** WORK INSTRUCTIONS **
Begin with the line that contains "if shape.isValid() else" and continue down through the line that contains "bpy.data.objects.remove(obj)"; reproduce those lines exactly and only those.

— START MATERIAL PROVIDED —

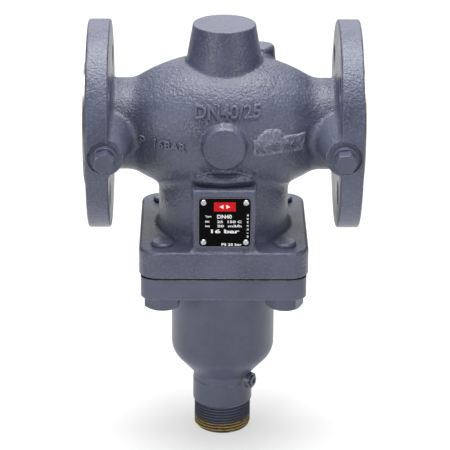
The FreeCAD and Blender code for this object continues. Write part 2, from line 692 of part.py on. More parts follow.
def build_seal_spacer():
    upper, lower = SEAL_CENTRES
    reach = SEAL_WIRE_RADIUS + 0.1
    return tube(GUIDE_BUSH_RADIUS - 0.1, STEM_RADIUS + 0.1, lower + reach, upper - reach)


def build_gland_nut():
    """Screwed gland below the seals, with a hexagon to turn it by."""
    shank_top = SEAL_CENTRES[1] - SEAL_WIRE_RADIUS - 0.1
    shank = rod(GUIDE_BUSH_RADIUS, GLAND_SHOULDER - 1, shank_top)
    head = hexagon(19, GLAND_SHOULDER - 8, GLAND_SHOULDER, chamfer_bottom=True)
    return fuse_all([shank, head]).cut(rod(STEM_RADIUS + 0.1, GLAND_SHOULDER - 9, shank_top + 1))


# ---------------------------------------------------------------- bellows, its base and the spring


def build_bellows():
    """A convoluted tube, its folds drawn as rounded zigzags of even wall."""
    wall = 0.5
    fold = (BELLOWS_TOP - BELLOWS_BOTTOM) / BELLOWS_FOLDS

    def folded_line(root, crest):
        """One side of the wall: root, crest and back to root, fold after fold."""
        line = []
        for i in range(BELLOWS_FOLDS):
            z = BELLOWS_BOTTOM + i * fold
            line += [(root, z), (crest, z + fold * 0.4), (crest, z + fold * 0.6)]
        return line + [(root, BELLOWS_TOP)]

    inner = folded_line(BELLOWS_ROOT_RADIUS, BELLOWS_RADIUS - wall)
    outer = folded_line(BELLOWS_ROOT_RADIUS + wall, BELLOWS_RADIUS)
    return turned(inner + outer[::-1])


def build_bellows_base():
    disc = rod(CUP_BORE_RADIUS - 0.2, BASE_BOTTOM, BASE_TOP)
    return disc.cut(rod(STEM_RADIUS + 0.6, BASE_BOTTOM - 1, BASE_TOP + 1))


def build_bellows_base_gasket():
    return tube(CUP_BORE_RADIUS - 0.2, 22, CUP_FLOOR, BASE_BOTTOM)


def build_bellows_retaining_ring():
    """Snap ring in the cup's groove, open on one side."""
    ring = tube(CUP_BORE_RADIUS + 1.4, CUP_BORE_RADIUS - 3, RETAINER_BOTTOM + 0.1, RETAINER_TOP - 0.1)
    return ring.cut(Part.makeBox(12, 10, 6, vec(CUP_BORE_RADIUS - 8, -5, RETAINER_BOTTOM - 2)))


def build_closing_spring():
    """Compression spring round the stem, between the bellows base and the moving head."""
    low = BELLOWS_BOTTOM + SPRING_WIRE_RADIUS + 0.1
    length = HEAD_BOTTOM - BELLOWS_BOTTOM - 2 * SPRING_WIRE_RADIUS - 0.2
    helix = Part.makeHelix(length / SPRING_TURNS, length, SPRING_RADIUS)
    helix.translate(vec(0, 0, low))
    wire_section = Part.Wire(Part.makeCircle(SPRING_WIRE_RADIUS, vec(SPRING_RADIUS, 0, low), ALONG_Y))
    return Part.Wire(helix).makePipeShell([wire_section], True, True)


# ---------------------------------------------------------------- stem and plug


def build_valve_plug():
    """Balanced plug: a cone that closes upwards on the seat, with holes through to the bellows."""
    gap = 0.2
    nose_radius = 18.3
    nose = SEAT_RADIUS - nose_radius + SEAT_EDGE + 2 - gap
    shoulder = nose - (PLUG_RADIUS - nose_radius)
    plug = turned([
        (PLUG_SEAT_RADIUS, HUB_BOTTOM), (18, HUB_BOTTOM), (18, PLUG_BOTTOM), (PLUG_RADIUS, PLUG_BOTTOM),
        (PLUG_RADIUS, shoulder), (nose_radius, nose), (12, PLUG_NOSE_TOP), (PLUG_SEAT_RADIUS, PLUG_NOSE_TOP),
    ])
    return cut_all(plug, balance_holes(HUB_BOTTOM - 1, PLUG_NOSE_TOP))


def balance_holes(bottom, top):
    """Four drillings that let line pressure through to the inside of the bellows."""
    angles = [math.radians(45 + 90 * i) for i in range(4)]
    reach = BALANCE_HOLE_CIRCLE
    return [rod(2.0, bottom, top, reach * math.cos(a), reach * math.sin(a)) for a in angles]


def build_valve_stem():
    return turned([
        (0, STEM_FOOT), (STEM_RADIUS - 0.8, STEM_FOOT), (STEM_RADIUS, STEM_FOOT + 0.8),
        (STEM_RADIUS, HEAD_BOTTOM - 4), (9, HEAD_BOTTOM - 4), (9, HEAD_BOTTOM),
        (PLUG_SEAT_RADIUS, HEAD_BOTTOM), (PLUG_SEAT_RADIUS, 3), (STEM_RADIUS, 4),
        (STEM_RADIUS, 59.2), (STEM_RADIUS - 0.8, 60), (0, 60),
    ])


def build_bellows_head():
    """Disc under the plug that carries the moving end of the bellows on a rim."""
    rim = BELLOWS_RADIUS - 0.5
    head = turned([
        (PLUG_SEAT_RADIUS, HEAD_BOTTOM), (BELLOWS_ROOT_RADIUS, HEAD_BOTTOM), (BELLOWS_ROOT_RADIUS, BELLOWS_TOP),
        (rim, BELLOWS_TOP), (rim, HUB_BOTTOM), (PLUG_SEAT_RADIUS, HUB_BOTTOM),
    ])
    return cut_all(head, balance_holes(HEAD_BOTTOM - 1, HUB_BOTTOM + 1))


def build_plug_washer():
    return tube(11.5, PLUG_SEAT_RADIUS, PLUG_NOSE_TOP, PLUG_WASHER_TOP)


def build_plug_nut():
    nut = hexagon(18, PLUG_WASHER_TOP, PLUG_NUT_TOP, chamfer_top=True)
    return nut.cut(rod(PLUG_SEAT_RADIUS, PLUG_WASHER_TOP - 1, PLUG_NUT_TOP + 1))


def build_stem_lock_nut():
    nut = hexagon(16, COUPLING_TOP, LOCK_NUT_TOP, turn=15, chamfer_top=True)
    return nut.cut(rod(STEM_RADIUS, COUPLING_TOP - 1, LOCK_NUT_TOP + 1))


def build_stem_coupling():
    """Button on the stem's foot, with a groove that the actuator's claw holds."""
    coupling = turned([
        (0, COUPLING_BOTTOM), (7.2, COUPLING_BOTTOM), (8, COUPLING_BOTTOM + 0.8), (8, -228), (5.9, -228),
        (5.9, -226), (8, -226), (8, COUPLING_TOP), (0, COUPLING_TOP),
    ])
    return coupling.cut(rod(STEM_RADIUS, STEM_FOOT, COUPLING_TOP + 1))


NODES = {
    "valve_body": build_valve_body,
    "bonnet": build_bonnet,
    "bonnet_gasket": build_bonnet_gasket,
    "bonnet_bolts": build_bonnet_bolts,
    "actuator_nipple": build_actuator_nipple,
    "nipple_lock_screw": build_nipple_lock_screw,
    "inlet_tapping_plug": lambda: build_tapping_plug(-1),
    "outlet_tapping_plug": lambda: build_tapping_plug(1),
    "inlet_plug_washer": lambda: build_tapping_washer(-1),
    "outlet_plug_washer": lambda: build_tapping_washer(1),
    "name_plate": build_name_plate,
    "name_plate_rivets": build_name_plate_rivets,
    "seat_ring": build_seat_ring,
    "seat_ring_gasket": build_seat_ring_gasket,
    "upper_guide_bush": build_upper_guide_bush,
    "stem_guide_bush": build_stem_guide_bush,
    "stem_o_rings": build_stem_o_rings,
    "seal_spacer": build_seal_spacer,
    "gland_nut": build_gland_nut,
    "bellows": build_bellows,
    "bellows_base": build_bellows_base,
    "bellows_base_gasket": build_bellows_base_gasket,
    "bellows_retaining_ring": build_bellows_retaining_ring,
    "closing_spring": build_closing_spring,
    "valve_plug": build_valve_plug,
    "valve_stem": build_valve_stem,
    "plug_washer": build_plug_washer,
    "plug_nut": build_plug_nut,
    "bellows_head": build_bellows_head,
    "stem_coupling": build_stem_coupling,
    "stem_lock_nut": build_stem_lock_nut,
}


def main():
    os.makedirs("parts", exist_ok=True)
    for name, build in NODES.items():
        shape = build()
        solids = len(shape.Solids)
        state = "ok" if shape.isValid() else "NOT VALID"
        print(f"{name}: {solids} solid(s), {shape.Volume / 1000:.2f} cm3, {state}")
        shape.exportStep(f"parts/{name}.step")


main()
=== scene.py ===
"""Looks of a DN 40 pressure reducing valve: painted grey iron, its plate, plugs and threaded neck.

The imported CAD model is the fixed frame. This script paints its nodes and adds what the foundry, the
painter, the engraver and the thread cutter add: raised lettering, a cast brow, print, real threads,
folded bellows and a wound spring. Sizes are millimetres until a mesh is handed over in metres.
"""

import logging
import math
from dataclasses import dataclass, field
from enum import Enum
from typing import Callable

import bmesh
import bpy
from mathutils import Matrix, Vector, noise
from mathutils.bvhtree import BVHTree


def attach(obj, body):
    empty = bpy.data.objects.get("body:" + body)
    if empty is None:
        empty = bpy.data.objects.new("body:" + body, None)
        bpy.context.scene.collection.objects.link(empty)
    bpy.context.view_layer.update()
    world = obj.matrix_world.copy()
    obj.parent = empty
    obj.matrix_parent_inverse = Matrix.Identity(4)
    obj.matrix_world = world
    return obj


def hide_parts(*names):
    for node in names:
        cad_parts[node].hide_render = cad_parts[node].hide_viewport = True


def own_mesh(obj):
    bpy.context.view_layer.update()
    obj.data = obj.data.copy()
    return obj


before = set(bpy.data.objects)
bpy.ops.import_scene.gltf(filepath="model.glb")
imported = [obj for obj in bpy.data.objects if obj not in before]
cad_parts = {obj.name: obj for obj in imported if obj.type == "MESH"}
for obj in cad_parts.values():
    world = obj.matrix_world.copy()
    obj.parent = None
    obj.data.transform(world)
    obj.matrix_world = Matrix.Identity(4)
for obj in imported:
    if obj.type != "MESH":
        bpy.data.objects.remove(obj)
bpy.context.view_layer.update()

MM = 0.001
STEM_AXIS = Vector((0, 0, 1))
LOG = logging.getLogger("valve")

# Vertices nearer than these, in millimetres, are one: in a finished piece, along a seam, and at a cut.
MERGE = 1e-4
SEAM_MERGE = 1e-3
CUT_MERGE = 1e-5


class Body(Enum):
    """The body that the new pieces ride on. The stem's parts are all CAD nodes, which ride already."""

    VALVE = "valve"


class Edge(Enum):
    """How sharp a fold has to be, in degrees, before it is shaded as an edge."""

    CAST = 50
    MACHINED = 30


# ---------- colour and node helpers


def linear(hex_code: str) -> tuple[float, float, float, float]:
    """Turn an sRGB hex code into linear light.

    Args:
        hex_code: Six hex digits, with or without a leading hash.

    Returns:
        Red, green, blue and an alpha of 1.
    """
    digits = hex_code.lstrip("#")
    channels = [int(digits[i:i + 2], 16) / 255 for i in (0, 2, 4)]
    curve = [c / 12.92 if c <= 0.04045 else ((c + 0.055) / 1.055) ** 2.4 for c in channels]
    return (*curve, 1.0)


def per_mm(size: float) -> float:
    """Texture scale that gives a pattern a repeat of so many millimetres."""
    return 1 / (size * MM)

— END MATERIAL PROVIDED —

** SOLUTION BELOW **
        state = "ok" if shape.isValid() else "NOT VALID"
        print(f"{name}: {solids} solid(s), {shape.Volume / 1000:.2f} cm3, {state}")
        shape.exportStep(f"parts/{name}.step")


main()
=== scene.py ===
"""Looks of a DN 40 pressure reducing valve: painted grey iron, its plate, plugs and threaded neck.

The imported CAD model is the fixed frame. This script paints its nodes and adds what the foundry, the
painter, the engraver and the thread cutter add: raised lettering, a cast brow, print, real threads,
folded bellows and a wound spring. Sizes are millimetres until a mesh is handed over in metres.
"""

import logging
import math
from dataclasses import dataclass, field
from enum import Enum
from typing import Callable

import bmesh
import bpy
from mathutils import Matrix, Vector, noise
from mathutils.bvhtree import BVHTree


def attach(obj, body):
    empty = bpy.data.objects.get("body:" + body)
    if empty is None:
        empty = bpy.data.objects.new("body:" + body, None)
        bpy.context.scene.collection.objects.link(empty)
    bpy.context.view_layer.update()
    world = obj.matrix_world.copy()
    obj.parent = empty
    obj.matrix_parent_inverse = Matrix.Identity(4)
    obj.matrix_world = world
    return obj


def hide_parts(*names):
    for node in names:
        cad_parts[node].hide_render = cad_parts[node].hide_viewport = True


def own_mesh(obj):
    bpy.context.view_layer.update()
    obj.data = obj.data.copy()
    return obj


before = set(bpy.data.objects)
bpy.ops.import_scene.gltf(filepath="model.glb")
imported = [obj for obj in bpy.data.objects if obj not in before]
cad_parts = {obj.name: obj for obj in imported if obj.type == "MESH"}
for obj in cad_parts.values():
    world = obj.matrix_world.copy()
    obj.parent = None
    obj.data.transform(world)
    obj.matrix_world = Matrix.Identity(4)
for obj in imported:
    if obj.type != "MESH":
        bpy.data.objects.remove(obj)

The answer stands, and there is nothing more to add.